Кроме того, он задумывает взять на себя еще одну огромную работу. В том же письме, в котором говорит об утешении работой, Карамзин сообщает о новом замысле: "Хотелось бы мне приняться за труд важнейший: за Русскую Историю, чтобы оставить по себе отечеству недурной монумент. Но все зависит от Провидения! Будущее - не наше..."
В 1821 году генерал Николай Петрович Высотский продал Свиблово за 240 тысяч рублей ассигнациями трем московским купцам - Кожевникову, Шошину и Квасникову. Главным покупщиком был Иван Петрович Кожевников - сын чаеторговца; он привлек компаньонов, потому что не имел в наличии полной суммы, необходимой для уплаты за имение. Фактически Шошин и Квасников (возможно, связанные с Кожевниковым родственными узами, во всяком случае, Кожевников был женат на Шошиной) давали ему деньги в долг, и включение их имен в купчую было формой обеспечения.

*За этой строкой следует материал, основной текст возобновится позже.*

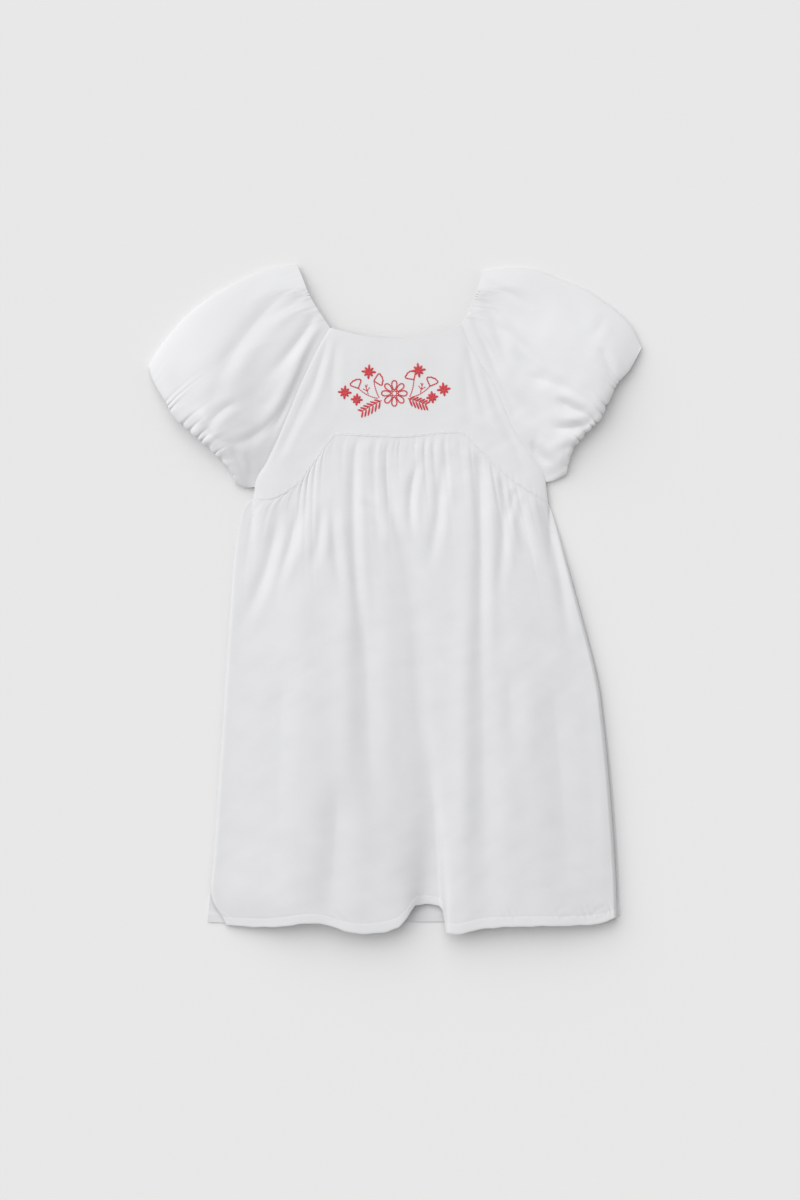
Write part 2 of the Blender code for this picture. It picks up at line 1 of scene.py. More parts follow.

В 1823 году, два года спустя, Кожевников выкупил у компаньонов их части, заплатив каждому по 85 тысяч.
Отец Кожевникова начинал приказчиком и, разбогатев, продолжал жить по-прежнему: ходил в тулупчике, ел щи да кашу, сына держал в строгости при своей торговле и женил рано для того, чтобы тот "не избаловался". Но Иван Петрович имел другое представление о направлении своей деятельности и об образе жизни.
В Свиблове и соседнем Леонове (также им приобретенном) он завел фабрики. В Свиблове была построена суконная фабрика, для которой Кожевников выписал из Англии самое лучшее оборудование. Его фабрика считалась образцовой, так что император Александр I выразил желание посетить ее.
Кожевников хорошо подготовился к визиту императора: в усадьбе и на фабрике все было вычищено, дорожки посыпаны песком, вдоль них высажены молодые березки, привезенные из леса, рабочие были одеты в новые щегольские красные рубахи.
Побывав на фабрике, Александр I остался доволен организацией производства и пожаловал ее хозяину орден святой Анны третьей степени.
Сопровождавший императора в его посещении Свиблова генерал-адъютант К.К.Мердер записал в дневнике: "Вчера, 29 июля, мы были на суконной фабрике мануфактур-советника Кожевникова; на фабрике ежедневно работает 3000 человек, и выделывается сукна 300 000 аршин, различных доброт, некоторые не уступают иностранным. Фабрика и дом хозяина построены на живописном месте; Яуза обвивается вокруг зданий".